25 Thirdly, to allow the transferor or transferee the possibility of choosing the date from which the contract of employment or employment relationship is transferred would amount to allowing employers to derogate, at least temporarily, from the provisions of the Directive. However, according to the settled case-law referred to in paragraph 16, those provisions are mandatory.
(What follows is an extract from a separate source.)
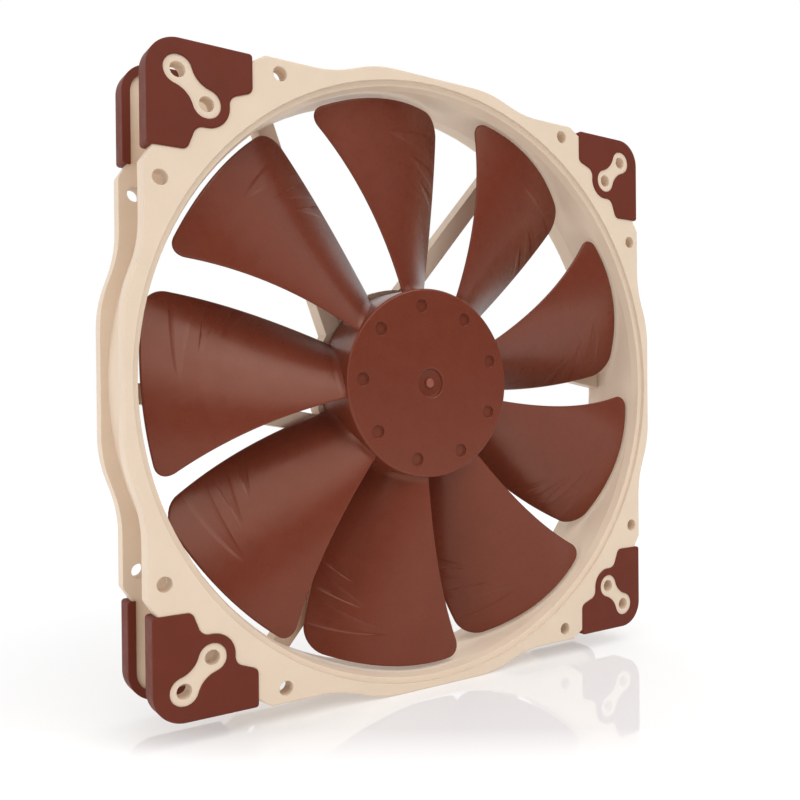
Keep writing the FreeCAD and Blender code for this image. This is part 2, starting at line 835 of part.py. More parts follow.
def rotor_pieces():
    yoke_front = "hub_face + hub_wall"
    yoke = turned_body("rotor_yoke", [
        ("hub_boss", yoke_front), ("yoke_radius", yoke_front), ("yoke_radius", "yoke_rear"),
        ("yoke_radius - yoke_wall", "yoke_rear"),
        ("yoke_radius - yoke_wall", "hub_face + hub_wall + yoke_wall"),
        ("hub_boss", "hub_face + hub_wall + yoke_wall")])
    magnet = tube("rotor_magnet", "magnet_inner", "yoke_radius - yoke_wall",
                  "magnet_front", "magnet_rear")
    shaft = turned_body("shaft", [
        ("0", "shaft_front"), ("shaft_radius", "shaft_front"), ("shaft_radius", "groove_front"),
        ("groove_radius", "groove_front"), ("groove_radius", "groove_rear"),
        ("shaft_radius", "groove_rear"), ("shaft_radius", "shaft_rear"), ("0", "shaft_rear")])
    insert = turned_body("shaft_insert", [
        ("shaft_radius", "shaft_front"), ("insert_radius", "shaft_front"),
        ("insert_radius", "insert_rear"), ("shaft_radius", "insert_rear")])
    slinger = tube("slinger_washer", "shaft_radius", "slinger_radius",
                   "insert_rear", "slinger_rear")
    clip = tube("retaining_clip", "groove_radius", "clip_radius", "clip_front", "clip_rear")
    slot = face_sketch(clip, "clip_slot_outline", "clip_front")
    rectangle(slot, "0", "-1*clip_slot", "2*clip_radius", "clip_slot")
    pocket(clip, "clip_slot", slot, "clip_rear - clip_front")
    return [yoke, magnet, shaft, insert, slinger, clip]


def bearing_pieces():
    shell = tube("bearing_shell", "bearing_wall", "boss_bore", "boss_front", "boss_bottom")
    sleeve = tube("bearing_sleeve", "shaft_radius + running_gap", "bearing_wall",
                  "seal_rear", "bearing_rear")
    seal = tube("oil_seal", "seal_bore", "bearing_wall", "boss_front", "seal_rear")
    thrust = turned_body("thrust_pad", [
        ("0", "thrust_front"), ("bearing_wall", "thrust_front"),
        ("bearing_wall", "thrust_rear"), ("0", "thrust_rear")])
    magnet = turned_body("axial_magnet", [
        ("0", "thrust_rear"), ("bearing_wall", "thrust_rear"),
        ("bearing_wall", "boss_bottom"), ("0", "boss_bottom")])
    return [shell, sleeve, seal, thrust, magnet]


# ---------------------------------------------------------------- stator


def pole_turns():
    count = int(size("pole_count"))
    return [360 * i / count for i in range(count)]


def about_axis(turn):
    """A placement turned from +X towards +Z about the fan's axis."""
    return FreeCAD.Rotation(FreeCAD.Vector(0, 1, 0), -turn)


def disc(name, radius, front, length, angle=360.0, start=0.0):
    """A cylinder, or a slice of one, that runs towards +Y from front."""
    solid = document.addObject("Part::Cylinder", name)
    bind(solid, "Radius", radius)
    bind(solid, "Height", length)
    solid.Angle = angle
    lay_down = FreeCAD.Rotation(FreeCAD.Vector(1, 0, 0), -90)
    solid.Placement = FreeCAD.Placement(FreeCAD.Vector(), about_axis(start) * lay_down)
    bind(solid, "Placement.Base.y", front)
    return solid


def block(name, turn, low, width, front, tall, length):
    """A box that runs outwards from radius low in the direction turn, centred on that line."""
    solid = document.addObject("Part::Box", name)
    bind(solid, "Length", length)
    bind(solid, "Width", tall)
    bind(solid, "Height", width)
    rotation = about_axis(turn)
    corner = FreeCAD.Vector(value(low), value(front), -value(width) / 2)
    solid.Placement = FreeCAD.Placement(rotation.multVec(corner), rotation)
    return solid


def combine(kind, name, pieces):
    whole = document.addObject(f"Part::{kind}", name)
    whole.Label = name
    if kind == "Cut":
        whole.Base, whole.Tool = pieces
    elif kind == "Compound":
        whole.Links = pieces
    else:
        whole.Shapes = pieces
    document.recompute()
    return whole


def sector_ring(name, inner, outer, front, length, angle, turn):
    """A slice of a ring, centred on the direction turn."""
    start = turn + angle / 2
    slice_outer = disc(f"{name}_outer", outer, front, length, angle, start)
    slice_inner = disc(f"{name}_inner", inner, front, length)
    return combine("Cut", name, [slice_outer, slice_inner])


def spider(name, ring, arm_width, front, length, wall, wall_front, wall_length, angle):
    """A ring with an arm to each pole, each arm ending in a curved wall (inner, outer radius)."""
    pieces = [disc(f"{name}_ring", ring, front, length)]
    wall_inner, wall_outer = wall
    for i, turn in enumerate(pole_turns()):
        pieces.append(block(f"{name}_arm_{i}", turn, "0", arm_width, front, length,
                            f"{wall_inner} + 0.5"))
        pieces.append(sector_ring(f"{name}_wall_{i}", wall_inner, wall_outer, wall_front,
                                  wall_length, size(angle), turn))
    solid = combine("MultiFuse", f"{name}_solid", pieces)
    bore = disc(f"{name}_bore", "boss_radius", front, length)
    return combine("Cut", name, [solid, bore])


def coil(name, turn):
    """One coil round a stator arm."""
    outer_half = "coil_hole_half + coil_build"
    front = "stator_front - former_thick - coil_build"
    tall = "stator_stack + 2*former_thick + 2*coil_build"
    length = "coil_outer - coil_inner"
    outside = block(f"{name}_outside", turn, "coil_inner", "2*coil_hole_half + 2*coil_build",
                    front, tall, length)
    document.recompute()
    radial = about_axis(turn).multVec(FreeCAD.Vector(1, 0, 0))
    rounded = document.addObject("Part::Fillet", f"{name}_rounded")
    rounded.Base = outside
    radius = value("coil_round")
    numbered = enumerate(outside.Shape.Edges, start=1)
    rounded.Edges = [(i, radius, radius) for i, edge in numbered if runs_along(edge, radial)]
    hole = block(f"{name}_hole", turn, "0", "2*coil_hole_half", "stator_front - former_thick",
                 "stator_stack + 2*former_thick", "2*coil_outer")
    document.recompute()
    return combine("Cut", name, [rounded, hole])


def runs_along(edge, direction):
    first, last = (vertex.Point for vertex in edge.Vertexes)
    return abs((last - first).normalize().dot(direction)) > 0.99


def stator_pieces():
    core = spider("stator_core", "core_ring", "arm_width", "stator_front", "stator_stack",
                  ("shoe_inner", "stator_radius"), "stator_front", "stator_stack", "shoe_angle")
    wall = ("former_wall_inner", "former_wall_outer")
    front = spider("insulator_front", "former_ring", "former_arm_width",
                   "stator_front - former_thick", "former_thick", wall,
                   "stator_front - former_wall_tall", "former_wall_tall", "former_wall_angle")
    rear = spider("insulator_rear", "former_ring", "former_arm_width", "stator_rear",
                  "former_thick", wall, "stator_rear", "former_wall_tall", "former_wall_angle")
    coils = [coil(f"coil_{i}", turn) for i, turn in enumerate(pole_turns())]
    windings = combine("Compound", "coil_windings", coils)
    return [core, front, rear, windings]


# ---------------------------------------------------------------- circuit board


def pin_places():
    """The terminal pins' centres, as (X, Z), one beside each pole."""
    ring = size("pin_ring")
    angles = [math.radians(turn + size("pin_turn")) for turn in pole_turns()]
    return [(ring * math.cos(angle), ring * math.sin(angle)) for angle in angles]


def circuit_board():
    board = tube("circuit_board", "board_bore", "board_radius", "board_front", "board_rear")
    spot = face_sketch(board, "pin_hole_circle", "board_front", "pin_turn")
    circle(spot, "pin_ring", "0", "pin_hole")
    hole = pocket(board, "pin_hole", spot, "board_rear - board_front")
    around_axis(board, "pin_holes", [hole], "pole_count")
    return board


def board_pieces():
    board = circuit_board()
    wall_rear = "stator_rear + former_wall_tall"
    pins = []
    for i, (across, up) in enumerate(pin_places()):
        pin = disc(f"pin_{i}", "pin_radius", wall_rear, "pin_rear - stator_rear - former_wall_tall")
        pin.Placement.Base = FreeCAD.Vector(across, value(wall_rear), up)
        pins.append(pin)
    terminal_pins = combine("Compound", "terminal_pins", pins)
    sensor = block("hall_sensor", 45, "sensor_ring - sensor_length", "sensor_width",
                   "board_front - sensor_tall", "sensor_tall", "sensor_length")
    chip = block("driver_chip", 135, "chip_ring - 0.5*chip_length", "chip_width", "board_rear",
                 "chip_tall", "chip_length")
    capacitor = disc("capacitor", "capacitor_radius", "board_rear", "capacitor_tall")
    ring = size("capacitor_ring")
    capacitor.Placement.Base = FreeCAD.Vector(0, size("board_rear"), ring)
    resistors = []
    for i in range(int(size("resistor_count"))):
        resistors.append(block(f"resistor_{i}", 195 + 16 * i, "resistor_ring", "resistor_width",
                               "board_rear", "resistor_tall", "resistor_length"))
    resistor_group = combine("Compound", "resistors", resistors)
    joints = []
    for i in range(int(size("solder_count"))):
        angle = math.radians(296 + 7 * i)
        joint = document.addObject("Part::Cone", f"solder_{i}")
        bind(joint, "Radius1", "solder_radius")
        bind(joint, "Radius2", "solder_tip")
        bind(joint, "Height", "solder_tall")
        ring = size("solder_ring")
        place = FreeCAD.Vector(ring * math.cos(angle), size("board_rear"), ring * math.sin(angle))
        joint.Placement = FreeCAD.Placement(place, FreeCAD.Rotation(FreeCAD.Vector(1, 0, 0), -90))
        joints.append(joint)
    solder_group = combine("Compound", "solder_joints", joints)
    label = turned_body("rear_label", [
        ("0", "label_seat"), ("label_radius", "label_seat"),
        ("label_radius", "label_seat + label_thick"), ("0", "label_seat + label_thick")])
    return [board, terminal_pins, sensor, chip, capacitor, resistor_group, solder_group, label]


# ---------------------------------------------------------------- checks and files


def check(nodes):
    for thing in document.Objects:
        for state in thing.State:
            if state in ("Invalid", "Error"):
                raise RuntimeError(f"{thing.Label} is {state}")
    for node in nodes:
        if node.Shape.isNull() or not node.Shape.isValid():
            raise RuntimeError(f"{node.Label} has no valid shape")
        if node.Shape.Volume <= 0:
            raise RuntimeError(f"{node.Label} has no volume")


def export(nodes):
    os.makedirs("parts", exist_ok=True)
    for node in nodes:
        node.Shape.exportStep(f"parts/{node.Label}.step")
        print(f"{node.Label}: {node.Shape.Volume:.1f} mm3, {len(node.Shape.Solids)} solid(s)")


fill_sheet()
pads = corner_pads()
nodes = [fan_frame(pads)] + pads
nodes.append(impeller())
nodes += rotor_pieces()
nodes += bearing_pieces()
nodes += stator_pieces()
nodes += board_pieces()
document.recompute()
check(nodes)
export(nodes)
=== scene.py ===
import bpy
import bmesh
import json
import math
from mathutils import Matrix, Vector


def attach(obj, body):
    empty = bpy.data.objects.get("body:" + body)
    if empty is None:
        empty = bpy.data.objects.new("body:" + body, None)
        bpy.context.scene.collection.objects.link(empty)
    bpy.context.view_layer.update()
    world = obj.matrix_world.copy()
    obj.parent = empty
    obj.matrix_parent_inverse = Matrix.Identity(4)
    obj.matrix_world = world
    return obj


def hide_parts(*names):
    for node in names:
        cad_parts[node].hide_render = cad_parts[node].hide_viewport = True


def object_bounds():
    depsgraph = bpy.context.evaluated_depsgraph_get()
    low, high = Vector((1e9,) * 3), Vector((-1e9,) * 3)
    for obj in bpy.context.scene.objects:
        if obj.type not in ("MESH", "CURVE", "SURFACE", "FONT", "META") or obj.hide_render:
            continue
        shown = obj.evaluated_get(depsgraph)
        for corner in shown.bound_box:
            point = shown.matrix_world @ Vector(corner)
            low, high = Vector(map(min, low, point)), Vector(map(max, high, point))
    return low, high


# The looks of a 200 mm case fan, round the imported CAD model.
#
# Metres. The fan's axis is Y and its intake faces -Y; +Z is up. Angles are counted from +X
# towards +Z, which is the way the rotor turns. Sizes of moulded shapes are given in millimetres
# and turned into metres by MM.

MM = 0.001

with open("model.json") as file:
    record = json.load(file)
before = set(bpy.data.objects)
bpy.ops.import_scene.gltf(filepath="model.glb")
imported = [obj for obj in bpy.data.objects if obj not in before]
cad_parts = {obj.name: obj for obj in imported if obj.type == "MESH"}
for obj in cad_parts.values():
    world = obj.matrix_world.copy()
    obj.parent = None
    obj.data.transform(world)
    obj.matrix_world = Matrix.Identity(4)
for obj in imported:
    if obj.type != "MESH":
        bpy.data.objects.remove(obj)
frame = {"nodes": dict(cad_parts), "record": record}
cad_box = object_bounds()
nodes = frame["nodes"]
scene = bpy.context.scene


# ---------------------------------------------------------------- camera, light and floor

CAMERA_PLACE = (-0.1630, -0.2556, -0.0058)
CAMERA_TURN = (89.541, 0.488, -35.890)
CAMERA_LENS = 39.66
CAMERA_SHIFT = (-0.0829, 0.0090)
FLOOR_LEVEL = cad_box[0][2]
# brightness of the room in front of the fan, at heights from -1, straight down, to 1, straight up
ROOM_LIGHT = [(0.08, 0.22), (0.20, 0.0), (0.30, 0.0), (0.38, 0.65), (0.46, 1.15), (0.70, 1.15),
              (0.85, 0.75)]
# share of the way towards +Y at which the backdrop is fully white
BACKDROP_FULL = 0.5
FLOOR_REACH = 1.2
FLOOR_GREY = 0.62
# how strongly the floor glows, which keeps its far edge as white as the backdrop
GLOW = 0.43
# share of the floor's light that is a mirror image, and the distances along a direction from which
# it is there at all and in full; it dies out again between two distances from the fan
POLISH = 0.24
POLISH_DIRECTION = (0.60, 0.80, 0.0)
POLISH_START = -0.076
POLISH_FULL = -0.050
POLISH_REACH = (0.20, 0.45)
POLISH_ROUGHNESS = 0.04
# name, place, width and watts of each soft box; all of them face the fan's centre
LAMPS = [
    ("soft_box", (0.25, -1.3, 1.25), 1.2, 7.1),
    ("top_light", (0.5, -0.8, 1.6), 1.0, 5.4),
    ("side_light", (-1.6, -0.5, 0.5), 1.0, 6.3),
]


def add_camera():
    data = bpy.data.cameras.new("camera")
    data.sensor_width = 36.0
    data.lens = CAMERA_LENS
    data.shift_x, data.shift_y = CAMERA_SHIFT
    data.clip_start = 0.01
    data.dof.use_dof = False
    camera = bpy.data.objects.new("camera", data)
    camera.location = CAMERA_PLACE
    camera.rotation_euler = [math.radians(angle) for angle in CAMERA_TURN]
    scene.collection.objects.link(camera)
    scene.camera = camera


def add_lamp(name, place, across, power):
    """A square soft box that faces the fan's centre."""
    data = bpy.data.lights.new(name, "AREA")
    data.shape = "SQUARE"
    data.size = across
    data.energy = power
    lamp = bpy.data.objects.new(name, data)
    lamp.location = place
    lamp.rotation_euler = (-Vector(place)).to_track_quat("-Z", "Y").to_euler()
    scene.collection.objects.link(lamp)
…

26 The answer to the second part of the second question must therefore be that the transfer of the contracts of employment and employment relationships pursuant to Article 3(1) of the Directive necessarily takes place on the date of the transfer of the undertaking and cannot be postponed to another date at the will of the transferor or transferee.

Costs

27 The costs incurred by the Commission of the European Communities, which has submitted observations to the Court, are not recoverable. Since these proceedings are, for the parties to the main proceedings, a step in the action pending before the national court, the decision on costs is a matter for that court.

On those grounds,

THE COURT (Second Chamber),

in answer to the questions referred to it by the Tribunal du Travail, Brussels, by judgment of 7 November 1994, hereby rules:

1. Article 3(1) of Council Directive 77-187-EEC of 14 February 1977 on the approximation of the laws of the Member States relating to the safeguarding of employees' rights in the event of transfers of undertakings, businesses or parts of businesses is to be interpreted as meaning that the contracts of employment and employment relationships existing on the date of the transfer of an undertaking between the transferor and the workers employed in the undertaking transferred are automatically transferred from the transferor to the transferee by the mere fact of the transfer of the undertaking, despite the contrary intention of the transferor or transferee and despite the latter's refusal to fulfil his obligations.

2. The transfer of the contracts of employment and employment relationships pursuant to Article 3(1) of Directive 77-187 necessarily takes place on the date of the transfer of the undertaking and cannot be postponed to another date at the will of the transferor or transferee.